** GIVEN REQUEST **
From the listing below, extract each line containing the string "axes".

** DATASET ENTRIES **
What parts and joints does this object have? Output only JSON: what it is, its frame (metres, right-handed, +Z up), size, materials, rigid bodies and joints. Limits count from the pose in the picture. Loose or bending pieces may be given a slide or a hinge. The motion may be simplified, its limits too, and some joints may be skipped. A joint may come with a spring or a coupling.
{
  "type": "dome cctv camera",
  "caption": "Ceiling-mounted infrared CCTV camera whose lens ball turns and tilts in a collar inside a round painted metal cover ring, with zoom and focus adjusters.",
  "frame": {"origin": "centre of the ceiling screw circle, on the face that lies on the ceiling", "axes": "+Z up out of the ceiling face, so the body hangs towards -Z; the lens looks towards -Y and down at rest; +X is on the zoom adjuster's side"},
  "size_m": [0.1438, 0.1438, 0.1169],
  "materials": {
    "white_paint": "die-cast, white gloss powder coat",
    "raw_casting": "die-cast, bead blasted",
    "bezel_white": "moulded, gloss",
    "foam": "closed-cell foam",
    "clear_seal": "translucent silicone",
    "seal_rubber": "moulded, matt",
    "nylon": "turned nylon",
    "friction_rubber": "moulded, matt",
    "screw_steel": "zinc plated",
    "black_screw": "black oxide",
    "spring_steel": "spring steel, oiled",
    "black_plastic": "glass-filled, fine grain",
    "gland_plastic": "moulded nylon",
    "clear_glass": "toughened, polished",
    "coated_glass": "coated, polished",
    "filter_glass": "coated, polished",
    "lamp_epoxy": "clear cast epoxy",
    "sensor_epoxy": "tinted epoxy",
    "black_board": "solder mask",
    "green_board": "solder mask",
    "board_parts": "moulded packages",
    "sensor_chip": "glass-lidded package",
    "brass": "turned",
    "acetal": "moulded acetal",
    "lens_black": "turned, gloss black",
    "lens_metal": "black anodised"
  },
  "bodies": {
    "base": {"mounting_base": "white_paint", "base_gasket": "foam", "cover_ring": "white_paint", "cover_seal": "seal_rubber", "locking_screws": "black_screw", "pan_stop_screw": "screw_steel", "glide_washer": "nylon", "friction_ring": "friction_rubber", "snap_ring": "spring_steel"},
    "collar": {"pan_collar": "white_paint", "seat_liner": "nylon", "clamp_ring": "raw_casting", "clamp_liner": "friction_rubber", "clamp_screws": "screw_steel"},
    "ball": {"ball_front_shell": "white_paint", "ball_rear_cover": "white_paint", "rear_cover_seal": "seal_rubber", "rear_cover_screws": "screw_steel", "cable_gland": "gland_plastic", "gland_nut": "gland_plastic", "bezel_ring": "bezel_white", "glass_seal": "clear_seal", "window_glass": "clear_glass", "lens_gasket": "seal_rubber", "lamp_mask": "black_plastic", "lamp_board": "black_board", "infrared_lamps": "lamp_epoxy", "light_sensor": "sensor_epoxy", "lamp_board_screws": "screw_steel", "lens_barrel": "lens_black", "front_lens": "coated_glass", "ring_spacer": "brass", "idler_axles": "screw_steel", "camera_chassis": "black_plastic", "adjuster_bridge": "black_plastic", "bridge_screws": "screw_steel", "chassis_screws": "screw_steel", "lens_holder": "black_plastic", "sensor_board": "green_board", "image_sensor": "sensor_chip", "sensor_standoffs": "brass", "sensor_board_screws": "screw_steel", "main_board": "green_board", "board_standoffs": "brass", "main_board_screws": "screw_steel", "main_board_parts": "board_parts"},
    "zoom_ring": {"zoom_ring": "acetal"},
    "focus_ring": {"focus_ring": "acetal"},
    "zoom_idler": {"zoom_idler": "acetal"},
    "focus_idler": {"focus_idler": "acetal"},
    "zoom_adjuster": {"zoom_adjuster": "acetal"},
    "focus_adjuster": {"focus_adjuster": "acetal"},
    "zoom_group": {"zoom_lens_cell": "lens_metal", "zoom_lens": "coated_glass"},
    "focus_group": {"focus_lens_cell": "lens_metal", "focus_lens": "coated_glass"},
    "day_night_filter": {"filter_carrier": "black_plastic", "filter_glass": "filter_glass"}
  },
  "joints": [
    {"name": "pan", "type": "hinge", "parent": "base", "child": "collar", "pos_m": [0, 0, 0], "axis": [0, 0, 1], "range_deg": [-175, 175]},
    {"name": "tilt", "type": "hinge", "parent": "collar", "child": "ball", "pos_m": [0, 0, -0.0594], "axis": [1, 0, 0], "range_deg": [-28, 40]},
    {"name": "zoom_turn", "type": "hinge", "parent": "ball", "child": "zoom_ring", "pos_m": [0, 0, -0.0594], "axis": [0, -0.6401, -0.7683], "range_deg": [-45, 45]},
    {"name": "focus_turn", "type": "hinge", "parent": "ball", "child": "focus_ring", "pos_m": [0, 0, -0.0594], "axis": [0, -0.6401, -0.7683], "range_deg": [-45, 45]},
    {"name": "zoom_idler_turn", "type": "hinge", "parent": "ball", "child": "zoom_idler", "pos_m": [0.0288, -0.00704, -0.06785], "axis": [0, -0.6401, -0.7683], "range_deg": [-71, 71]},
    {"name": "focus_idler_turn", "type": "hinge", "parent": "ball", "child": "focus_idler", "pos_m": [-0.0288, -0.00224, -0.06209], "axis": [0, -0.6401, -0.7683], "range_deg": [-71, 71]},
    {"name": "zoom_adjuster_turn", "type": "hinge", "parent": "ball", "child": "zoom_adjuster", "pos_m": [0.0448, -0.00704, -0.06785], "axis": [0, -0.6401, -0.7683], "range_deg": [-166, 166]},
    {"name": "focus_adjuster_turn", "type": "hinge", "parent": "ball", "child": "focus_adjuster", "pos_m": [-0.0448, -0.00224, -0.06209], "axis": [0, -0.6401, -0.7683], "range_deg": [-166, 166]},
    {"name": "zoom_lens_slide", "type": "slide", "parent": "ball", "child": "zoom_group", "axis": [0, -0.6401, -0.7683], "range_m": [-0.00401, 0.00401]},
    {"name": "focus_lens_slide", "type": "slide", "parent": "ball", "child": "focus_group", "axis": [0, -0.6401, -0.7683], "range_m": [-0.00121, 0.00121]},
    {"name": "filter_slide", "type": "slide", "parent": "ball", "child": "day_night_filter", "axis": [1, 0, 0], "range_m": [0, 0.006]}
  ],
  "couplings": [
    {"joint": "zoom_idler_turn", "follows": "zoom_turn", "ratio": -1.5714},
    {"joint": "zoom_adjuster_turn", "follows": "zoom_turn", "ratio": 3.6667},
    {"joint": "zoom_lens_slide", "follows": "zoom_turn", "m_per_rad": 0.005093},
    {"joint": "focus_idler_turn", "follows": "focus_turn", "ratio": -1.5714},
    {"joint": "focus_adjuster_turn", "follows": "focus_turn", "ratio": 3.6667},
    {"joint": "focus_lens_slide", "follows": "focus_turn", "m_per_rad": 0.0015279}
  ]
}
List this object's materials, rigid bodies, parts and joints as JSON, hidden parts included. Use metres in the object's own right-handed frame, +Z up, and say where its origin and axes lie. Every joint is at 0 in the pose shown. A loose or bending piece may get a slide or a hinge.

---

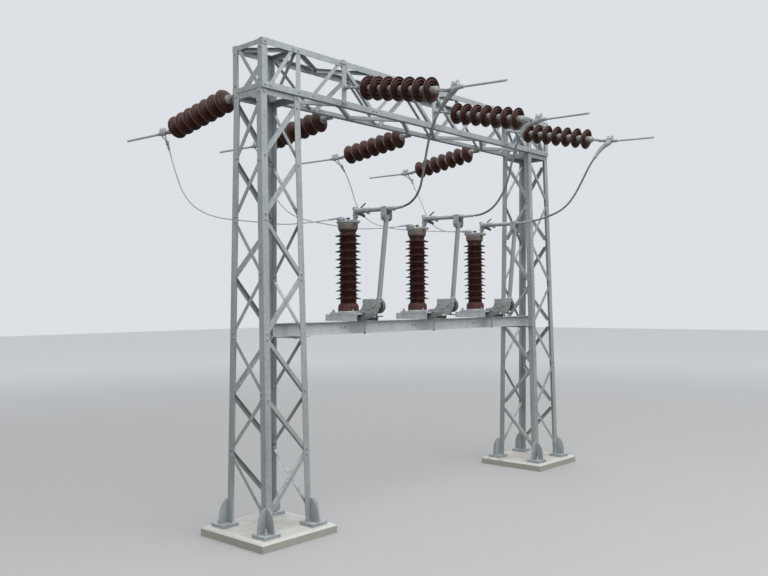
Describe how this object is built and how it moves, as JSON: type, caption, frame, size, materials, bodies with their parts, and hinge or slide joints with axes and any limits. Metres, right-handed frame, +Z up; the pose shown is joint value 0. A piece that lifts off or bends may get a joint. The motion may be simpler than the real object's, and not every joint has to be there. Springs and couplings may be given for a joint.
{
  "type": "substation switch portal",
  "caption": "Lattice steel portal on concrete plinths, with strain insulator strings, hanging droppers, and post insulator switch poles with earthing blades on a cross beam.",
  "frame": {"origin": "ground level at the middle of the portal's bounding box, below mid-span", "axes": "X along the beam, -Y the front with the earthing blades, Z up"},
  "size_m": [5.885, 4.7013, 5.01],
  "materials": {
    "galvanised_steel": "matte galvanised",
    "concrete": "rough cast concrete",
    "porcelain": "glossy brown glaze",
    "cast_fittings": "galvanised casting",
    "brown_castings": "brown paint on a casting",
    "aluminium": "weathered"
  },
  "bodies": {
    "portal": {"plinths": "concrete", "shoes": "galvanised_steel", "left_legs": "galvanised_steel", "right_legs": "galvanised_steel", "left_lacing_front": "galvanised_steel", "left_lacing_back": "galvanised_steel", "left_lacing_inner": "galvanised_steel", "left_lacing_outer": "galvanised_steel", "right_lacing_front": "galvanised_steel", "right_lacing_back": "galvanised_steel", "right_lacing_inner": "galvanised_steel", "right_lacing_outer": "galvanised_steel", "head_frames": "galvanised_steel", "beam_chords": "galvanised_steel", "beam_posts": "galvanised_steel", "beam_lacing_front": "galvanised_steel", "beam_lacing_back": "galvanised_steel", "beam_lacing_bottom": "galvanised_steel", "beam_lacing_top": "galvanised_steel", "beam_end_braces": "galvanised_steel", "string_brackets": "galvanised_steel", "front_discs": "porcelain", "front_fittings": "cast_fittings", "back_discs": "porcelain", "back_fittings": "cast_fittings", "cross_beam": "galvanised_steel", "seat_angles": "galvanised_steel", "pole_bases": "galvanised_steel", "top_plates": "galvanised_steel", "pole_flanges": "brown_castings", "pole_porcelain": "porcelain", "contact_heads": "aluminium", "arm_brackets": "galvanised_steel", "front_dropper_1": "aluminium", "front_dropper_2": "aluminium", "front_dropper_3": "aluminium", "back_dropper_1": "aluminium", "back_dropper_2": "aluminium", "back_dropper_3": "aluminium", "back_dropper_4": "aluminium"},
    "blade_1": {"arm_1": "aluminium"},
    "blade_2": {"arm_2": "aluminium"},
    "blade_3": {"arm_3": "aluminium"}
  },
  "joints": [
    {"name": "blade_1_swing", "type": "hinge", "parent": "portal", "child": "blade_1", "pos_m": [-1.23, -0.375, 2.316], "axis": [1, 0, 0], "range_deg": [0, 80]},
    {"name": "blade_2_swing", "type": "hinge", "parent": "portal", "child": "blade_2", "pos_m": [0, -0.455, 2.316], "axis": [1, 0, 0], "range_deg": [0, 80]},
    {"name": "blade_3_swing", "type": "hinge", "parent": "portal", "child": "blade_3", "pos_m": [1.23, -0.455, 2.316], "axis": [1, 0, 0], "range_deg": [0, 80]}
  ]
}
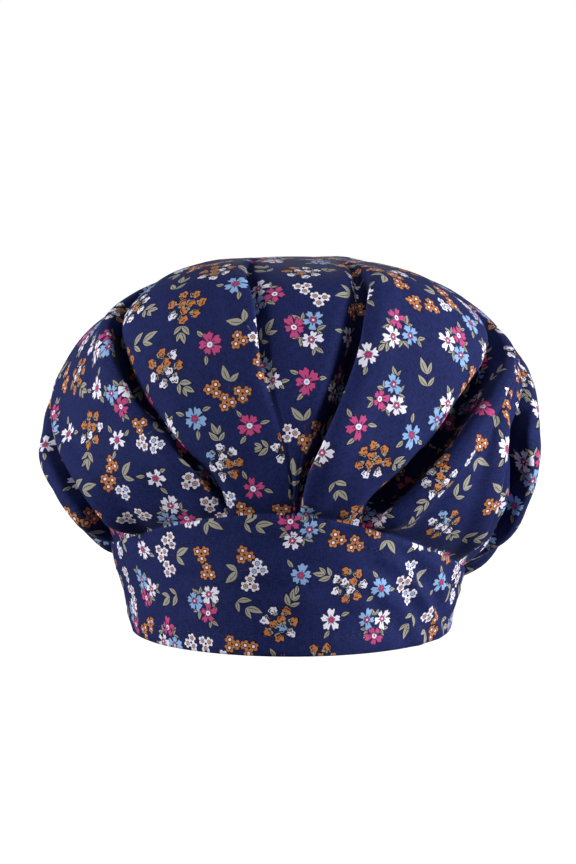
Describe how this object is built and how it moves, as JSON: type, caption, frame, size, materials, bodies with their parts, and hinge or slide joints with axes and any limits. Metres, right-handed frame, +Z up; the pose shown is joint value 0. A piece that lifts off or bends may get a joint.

==

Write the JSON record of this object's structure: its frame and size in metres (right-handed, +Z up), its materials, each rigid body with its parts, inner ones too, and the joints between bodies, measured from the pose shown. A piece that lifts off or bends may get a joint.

** TASK OUTPUT **
  "frame": {"origin": "centre of the ceiling screw circle, on the face that lies on the ceiling", "axes": "+Z up out of the ceiling face, so the body hangs towards -Z; the lens looks towards -Y and down at rest; +X is on the zoom adjuster's side"},
List this object's materials, rigid bodies, parts and joints as JSON, hidden parts included. Use metres in the object's own right-handed frame, +Z up, and say where its origin and axes lie. Every joint is at 0 in the pose shown. A loose or bending piece may get a slide or a hinge.
Describe how this object is built and how it moves, as JSON: type, caption, frame, size, materials, bodies with their parts, and hinge or slide joints with axes and any limits. Metres, right-handed frame, +Z up; the pose shown is joint value 0. A piece that lifts off or bends may get a joint. The motion may be simpler than the real object's, and not every joint has to be there. Springs and couplings may be given for a joint.
  "frame": {"origin": "ground level at the middle of the portal's bounding box, below mid-span", "axes": "X along the beam, -Y the front with the earthing blades, Z up"},
Describe how this object is built and how it moves, as JSON: type, caption, frame, size, materials, bodies with their parts, and hinge or slide joints with axes and any limits. Metres, right-handed frame, +Z up; the pose shown is joint value 0. A piece that lifts off or bends may get a joint.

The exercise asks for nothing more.